*Job*
Give again only the lines beginning with the one that contains "# Filament: straight" and ending with the one that contains "in imported if"; include both of those lines.

*Recorded data*
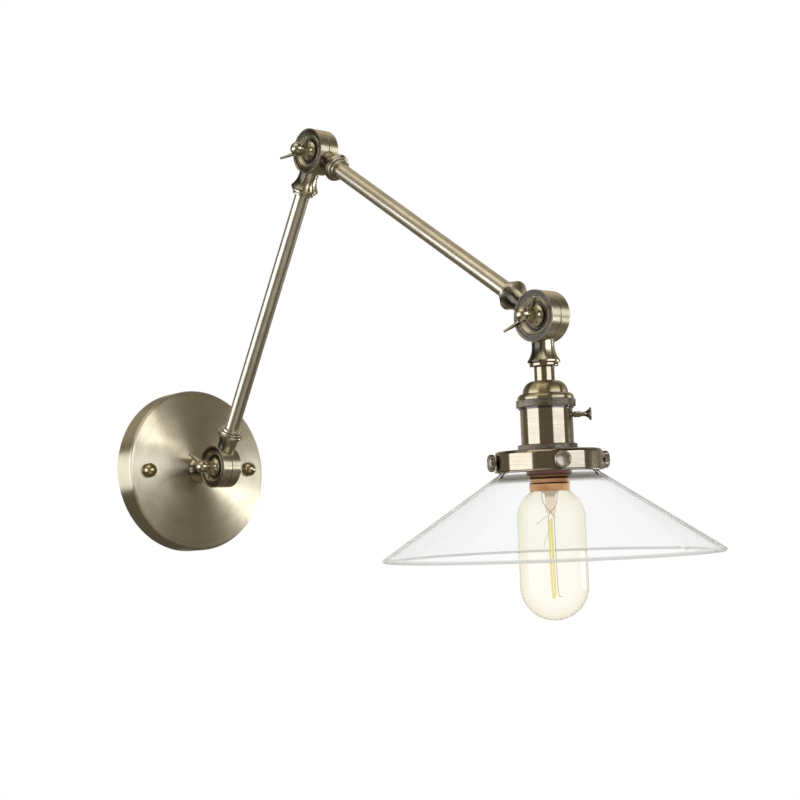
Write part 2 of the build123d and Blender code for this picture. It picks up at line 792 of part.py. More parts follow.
# Switch body under the cap, with a cross bore for the shaft
switch_bottom = core_top
with BuildPart() as switch_body:
    with BuildSketch(Plane(origin=head_at(switch_top), z_dir=head_axis)):
        Circle(switch_radius)
    extrude(amount=switch_bottom - switch_top)
    chamfer(edges().filter_by(GeomType.CIRCLE), length=switch_edge)
    with BuildSketch(Plane(origin=head_at(knob_at) + head_direction(knob_turn) * switch_radius / 2,
                           z_dir=head_direction(knob_turn))):
        Circle(knob_shaft_radius + turning_fit)
    extrude(amount=switch_radius, mode=Mode.SUBTRACT)
keep(switch_body, "switch_body")

# Turn knob: stepped shaft that flares into a thin disc
knob_sleeve_end = shell_radius + knob_sleeve_length
knob_waist_end = knob_sleeve_end + knob_waist_length
knob_disc_start = knob_reach - knob_disc_height
with BuildPart() as switch_knob:
    with BuildSketch(turning_plane(head_at(knob_at), head_direction(knob_turn))):
        with BuildLine():
            shaft = Polyline(
                (0, switch_radius / 2 + loose_fit),
                (knob_shaft_radius, switch_radius / 2 + loose_fit),
                (knob_shaft_radius, shell_radius + loose_fit),
                (knob_sleeve_radius, shell_radius + loose_fit),
                (knob_sleeve_radius, knob_sleeve_end),
                (knob_waist_radius, knob_sleeve_end),
                (knob_waist_radius, knob_waist_end),
            )
            flare = TangentArc(
                shaft @ 1, (knob_disc_radius - 0.3, knob_disc_start), tangent=(0, 1)
            )
            rim = ThreePointArc(
                flare @ 1,
                (knob_disc_radius, knob_disc_start + knob_disc_height / 2),
                (knob_disc_radius - 0.5, knob_reach - 0.3),
            )
            face_line = Line(rim @ 1, (0, knob_reach))
            Line(face_line @ 1, shaft @ 0)
        make_face()
    revolve(axis=Axis(head_at(knob_at), head_direction(knob_turn)))
keep(switch_knob, "switch_knob")

# Porcelain core: wide head that rests in the shell, narrower foot inside the barrel
core_radius = shell_radius - sheet_wall - loose_fit
core_shoulder = shade_ring_at - 2 * barrel_flange_height
barrel_bore = barrel_radius - barrel_wall
with BuildPart() as socket_core:
    with BuildSketch(turning_plane(head_hinge, head_axis)):
        with BuildLine():
            Polyline(
                (0, core_top),
                (core_radius, core_top),
                (core_radius, core_shoulder),
                (barrel_bore - pressed_fit, core_shoulder),
                (barrel_bore - pressed_fit, core_floor),
                (0, core_floor),
                close=True,
            )
        make_face()
    revolve(axis=Axis(head_hinge, head_axis))
keep(socket_core, "socket_core")

# Threaded barrel below the shell, hung from a flange under the core's head
keep(turned(
    [(barrel_bore, core_shoulder), (core_radius, core_shoulder),
     (core_radius, core_shoulder + barrel_flange_height),
     (barrel_radius, core_shoulder + barrel_flange_height),
     (barrel_radius, barrel_bottom), (barrel_bore, barrel_bottom)],
    [0, 0, 0, 0, 0.2, 0.2], head_hinge, head_axis), "socket_barrel")

# Threaded contact sleeve lining the barrel
with BuildPart() as screw_shell:
    with BuildSketch(Plane(origin=head_at(core_floor), z_dir=head_axis)):
        Circle(barrel_bore - pressed_fit)
        Circle(barrel_bore - pressed_fit - screw_shell_wall, mode=Mode.SUBTRACT)
    extrude(amount=barrel_bottom - core_floor - 1)
keep(screw_shell, "screw_shell")

# Centre contact: a bent strip that springs against the bulb
cap_start = bulb_cap_bottom - bulb_cap_length
half_foot = contact_foot / 2
half_top = contact_top_width / 2
contact_height = cap_start - core_floor - loose_fit
with BuildPart() as centre_contact:
    with BuildSketch(Plane(origin=head_at(core_floor), x_dir=head_front, z_dir=hinge_axis)):
        with BuildLine():
            Polyline(
                (-half_foot, 0),
                (half_foot, 0),
                (half_foot, contact_sheet),
                (half_top + contact_lean, contact_sheet),
                (half_top, contact_height),
                (-half_top, contact_height),
                (-half_top, contact_height - contact_sheet),
                (half_top - contact_sheet, contact_height - contact_sheet),
                (half_top + contact_lean - contact_sheet, contact_sheet),
                (-half_foot, contact_sheet),
                close=True,
            )
        make_face()
    extrude(amount=contact_width / 2, both=True)
keep(centre_contact, "centre_contact")

# Two rings on the barrel pinch the shade holder between them
holder_top = shade_ring_at + shade_ring_height
holder_wall = plate_wall
thread_bore = barrel_radius + pressed_fit
keep(turned(
    [(thread_bore, shade_ring_at), (shade_ring_radius, shade_ring_at),
     (shade_ring_radius, holder_top), (thread_bore, holder_top)],
    [0, 0.4, 0.3, 0], head_hinge, head_axis), "shade_ring")
inner_ring_top = holder_top + holder_wall
keep(turned(
    [(thread_bore, inner_ring_top), (shade_ring_radius, inner_ring_top),
     (shade_ring_radius, inner_ring_top + shade_ring_height),
     (thread_bore, inner_ring_top + shade_ring_height)],
    [0, 0.3, 0.4, 0], head_hinge, head_axis), "inner_shade_ring")

# Shade holder: drawn brass cup with a rolled edge and tapped holes round its wall
holder_cup = turned(
    [(thread_bore, holder_top), (holder_radius, holder_top),
     (holder_radius, holder_bottom - 2 * holder_bead),
     (holder_radius + holder_bead, holder_bottom - holder_bead),
     (holder_radius + holder_bead, holder_bottom),
     (holder_radius - holder_wall, holder_bottom),
     (holder_radius - holder_wall, holder_top + holder_wall),
     (thread_bore, holder_top + holder_wall)],
    [0, holder_corner, 0.2, 0.3, 0.3, 0.3, holder_corner - holder_wall, 0],
    head_hinge, head_axis,
)
screw_turns = [thumb_screw_turn + 360 / thumb_screw_count * n for n in range(thumb_screw_count)]
with BuildPart() as shade_holder:
    add(holder_cup.part)
    for turn in screw_turns:
        with BuildSketch(Plane(origin=head_at(thumb_screw_at), z_dir=head_direction(turn))):
            Circle(thumb_shank_radius + turning_fit)
        extrude(amount=holder_radius + 1, mode=Mode.SUBTRACT)
keep(shade_holder, "shade_holder")

# Thumb screws: knurled heads outside the holder, tips under the shade's bead
head_start = holder_radius + thumb_head_gap
head_end = head_start + thumb_head_height
tip_start = shade_neck_radius + loose_fit
for number, turn in enumerate(screw_turns, start=1):
    keep(turned(
        [(0, tip_start), (thumb_shank_radius, tip_start), (thumb_shank_radius, head_start),
         (thumb_head_radius, head_start), (thumb_head_radius, head_end - thumb_head_slant),
         (thumb_head_radius - thumb_head_slant, head_end), (0, head_end)],
        [0, 0.2, 0.3, 0.4, 0.3, 0.8, 0],
        head_at(thumb_screw_at), head_direction(turn)), f"thumb_screw_{number}")

# Glass shade: short beaded neck inside the holder, opening into a shallow cone
slope = tan(radians(shade_slope))
wall_across = shade_wall / cos(radians(shade_slope))
bead_bottom = thumb_screw_at - thumb_shank_radius - loose_fit
lip_top = holder_top + holder_wall
shade_rim_at = shade_shoulder_at + (shade_radius - shade_neck_radius) * slope
inner_neck_radius = shade_neck_radius - shade_wall
inner_shoulder_at = shade_shoulder_at + wall_across - shade_wall * slope
glass_shade = turned(
    [(shade_neck_radius, shade_shoulder_at), (shade_neck_radius, bead_bottom),
     (shade_neck_radius + shade_bead, bead_bottom),
     (shade_neck_radius + shade_bead, lip_top),
     (inner_neck_radius, lip_top),
     (inner_neck_radius, inner_shoulder_at),
     (shade_radius - shade_wall * sin(radians(shade_slope)),
      shade_rim_at + shade_wall * cos(radians(shade_slope))),
     (shade_radius, shade_rim_at)],
    [shade_bend, 0.3, 0.6, 0.9, 0.9, shade_bend + shade_wall, 0.9, 0.9],
    head_hinge, head_axis,
)
keep(glass_shade, "glass_shade")

# Bulb glass: straight tube with a rounded shoulder and a half-ball end
ball_centre = bulb_bottom - bulb_radius
neck_end = bulb_cap_bottom - bulb_neck_length


def bulb_profile(inset):
    """Outline of the bulb from its neck to its lowest point, moved inwards."""
    radius = bulb_radius - inset
    neck = Line((bulb_neck_radius - inset, neck_end), (bulb_neck_radius - inset, bulb_cap_bottom))
    flare = ThreePointArc(
        neck @ 1,
        (bulb_shoulder_radius - inset, bulb_cap_bottom + bulb_flare + inset / 2),
        (radius, bulb_shoulder_at),
    )
    side = Line(flare @ 1, (radius, ball_centre))
    end = CenterArc((0, ball_centre), radius, 0, 90)
    return neck @ 0, end @ 1


with BuildPart() as bulb_glass:
    with BuildSketch(turning_plane(head_hinge, head_axis)):
        with BuildLine():
            outer_start, outer_end = bulb_profile(0)
            inner_start, inner_end = bulb_profile(bulb_wall)
            Line(outer_start, inner_start)
            Line(outer_end, inner_end)
        make_face()
    revolve(axis=Axis(head_hinge, head_axis))
keep(bulb_glass, "bulb_glass")

# Bulb cap: thin brass sleeve with rolled thread ridges and a coned top
thread_top = bulb_thread_bottom - bulb_thread_turns * bulb_thread_pitch
root_radius = bulb_cap_radius - bulb_thread_depth + bulb_cap_wall
with BuildPart() as bulb_cap:
    with BuildSketch(turning_plane(head_hinge, head_axis)):
        with BuildLine():
            points = [(bulb_neck_radius + pressed_fit, bulb_cap_bottom)]
            points.append((bulb_neck_radius + pressed_fit, thread_top + 2 * bulb_thread_run))
            points.append((bulb_cap_crown - bulb_cap_wall, cap_start + bulb_contact_height))
            points.append((bulb_cap_crown, cap_start + bulb_contact_height))
            points.append((root_radius, thread_top))
            for ridge in range(bulb_thread_turns):
                at = thread_top + ridge * bulb_thread_pitch
                points.append((root_radius, at + bulb_thread_pitch * 0.2))
                points.append((bulb_cap_radius, at + bulb_thread_pitch * 0.5))
                points.append((root_radius, at + bulb_thread_pitch * 0.8))
            points.append((root_radius, bulb_thread_bottom + bulb_thread_run))
            points.append((bulb_cap_radius, bulb_thread_bottom + 3 * bulb_thread_run))
            points.append((bulb_cap_radius, bulb_cap_bottom))
            Polyline(*points, close=True)
        make_face()
    revolve(axis=Axis(head_hinge, head_axis))
keep(bulb_cap, "bulb_cap")

# Black glass insulator with the solder contact in its middle
insulator_top = cap_start + bulb_contact_height
insulator_radius = bulb_cap_crown - bulb_cap_wall - pressed_fit
insulator_bottom = insulator_top + insulator_height
keep(turned(
    [(0, insulator_top), (insulator_radius, insulator_top),
     (insulator_radius, insulator_bottom), (0, insulator_bottom)],
    [0, 0, 0, 0], head_hinge, head_axis), "bulb_insulator")
keep(turned(
    [(0, cap_start), (bulb_contact_radius - bulb_contact_height, cap_start),
     (bulb_contact_radius, insulator_top), (0, insulator_top)],
    [0, 0.6, 0, 0], head_hinge, head_axis), "bulb_contact")

# Glass stem: flared foot sealed to the neck, tube and pinch
stem_foot = neck_end
neck_inside = bulb_neck_radius - bulb_wall
keep(turned(
    [(0, stem_foot), (neck_inside - pressed_fit, stem_foot),
     (neck_inside - pressed_fit, stem_foot + stem_foot_height),
     (stem_tube_radius, stem_foot + stem_flare_height),
     (stem_tube_radius, stem_pinch_at - stem_pinch_height),
     (stem_tube_radius - stem_pinch_inset, stem_pinch_at), (0, stem_pinch_at)],
    [0, 0, 0, 2, 0.8, 0.8, 0], head_hinge, head_axis), "bulb_stem")

# Support wires: a centre rod with a spoked hub at each end of the filament
strand_turns = [360 / filament_strands * n for n in range(filament_strands)]
with BuildPart() as bulb_supports:
    with BuildSketch(Plane(origin=head_at(stem_pinch_at), z_dir=head_axis)):
        Circle(2 * wire_radius)
    extrude(amount=filament_bottom - stem_pinch_at)
    for level in (filament_top, filament_bottom):
        with BuildSketch(Plane(origin=head_at(level - support_hub_radius), z_dir=head_axis)):
            Circle(support_hub_radius)
        extrude(amount=2 * support_hub_radius)
        for turn in strand_turns:
            spoke_start = head_at(level) + head_direction(turn) * (support_hub_radius - wire_radius)
            with BuildSketch(Plane(origin=spoke_start, z_dir=head_direction(turn))):
                Circle(wire_radius)
            extrude(amount=filament_ring - support_hub_radius + wire_radius)
keep(bulb_supports, "bulb_supports")

# Filament: straight strands between the two sets of spokes
with BuildPart() as bulb_filament:
    for turn in strand_turns:
        start = head_at(filament_top) + head_direction(turn) * (filament_ring + filament_radius)
        with BuildSketch(Plane(origin=start, z_dir=head_axis)):
            Circle(filament_radius)
        extrude(amount=filament_bottom - filament_top)
keep(bulb_filament, "bulb_filament")
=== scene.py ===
import math
import bpy
from mathutils import Matrix, Vector


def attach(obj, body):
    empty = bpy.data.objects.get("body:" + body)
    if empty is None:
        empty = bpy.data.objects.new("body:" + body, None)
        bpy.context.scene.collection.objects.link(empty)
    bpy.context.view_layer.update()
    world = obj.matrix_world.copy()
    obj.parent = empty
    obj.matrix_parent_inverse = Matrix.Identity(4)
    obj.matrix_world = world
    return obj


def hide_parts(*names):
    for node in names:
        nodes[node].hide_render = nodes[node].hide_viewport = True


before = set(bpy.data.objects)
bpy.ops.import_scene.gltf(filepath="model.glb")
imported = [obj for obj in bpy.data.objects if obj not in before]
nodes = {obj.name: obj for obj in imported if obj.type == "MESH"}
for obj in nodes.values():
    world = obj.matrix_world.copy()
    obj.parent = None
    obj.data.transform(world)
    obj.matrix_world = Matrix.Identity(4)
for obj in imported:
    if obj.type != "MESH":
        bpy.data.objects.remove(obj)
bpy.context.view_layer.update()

# Wall plate: a dish spun from brass sheet, bronzed, then brushed on the lathe so that fine
# rings run round its centre. The rings draw light out into two bright fans, as on any
# turned face, and the lacquer over them is thin and even.


def linear(hex_colour):
    """Linear RGBA from an sRGB hex colour."""
    parts = [int(hex_colour[i:i + 2], 16) / 255 for i in (1, 3, 5)]
    return tuple(c / 12.92 if c <= 0.04045 else ((c + 0.055) / 1.055) ** 2.4 for c in parts) + (1,)


def add_node(owner, kind, inputs=None, **settings):
    """Adds a node to a material or the world; an input takes a link or a constant."""
    node = owner.node_tree.nodes.new("ShaderNode" + kind)
    for key, value in settings.items():
        if hasattr(node, key):
            setattr(node, key, value)
        else:
            node.inputs[key.replace("_", " ")].default_value = value
    for socket, value in (inputs or {}).items():
        if isinstance(value, bpy.types.NodeSocket):
            owner.node_tree.links.new(value, node.inputs[socket])
        else:
            node.inputs[socket].default_value = value
    return node


def new_material(name):
    """An empty node material."""
    material = bpy.data.materials.new(name)
    material.use_nodes = True
    material.node_tree.nodes.clear()
    return material


def dress(material, *names):
    """Puts a material on CAD nodes or pieces, in place of what they had."""
    for name in names:
        piece = nodes[name] if isinstance(name, str) else name
        piece.data.materials.clear()
        piece.data.materials.append(material)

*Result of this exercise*
# Filament: straight strands between the two sets of spokes
with BuildPart() as bulb_filament:
    for turn in strand_turns:
        start = head_at(filament_top) + head_direction(turn) * (filament_ring + filament_radius)
        with BuildSketch(Plane(origin=start, z_dir=head_axis)):
            Circle(filament_radius)
        extrude(amount=filament_bottom - filament_top)
keep(bulb_filament, "bulb_filament")
=== scene.py ===
import math
import bpy
from mathutils import Matrix, Vector


def attach(obj, body):
    empty = bpy.data.objects.get("body:" + body)
    if empty is None:
        empty = bpy.data.objects.new("body:" + body, None)
        bpy.context.scene.collection.objects.link(empty)
    bpy.context.view_layer.update()
    world = obj.matrix_world.copy()
    obj.parent = empty
    obj.matrix_parent_inverse = Matrix.Identity(4)
    obj.matrix_world = world
    return obj


def hide_parts(*names):
    for node in names:
        nodes[node].hide_render = nodes[node].hide_viewport = True


before = set(bpy.data.objects)
bpy.ops.import_scene.gltf(filepath="model.glb")
imported = [obj for obj in bpy.data.objects if obj not in before]
nodes = {obj.name: obj for obj in imported if obj.type == "MESH"}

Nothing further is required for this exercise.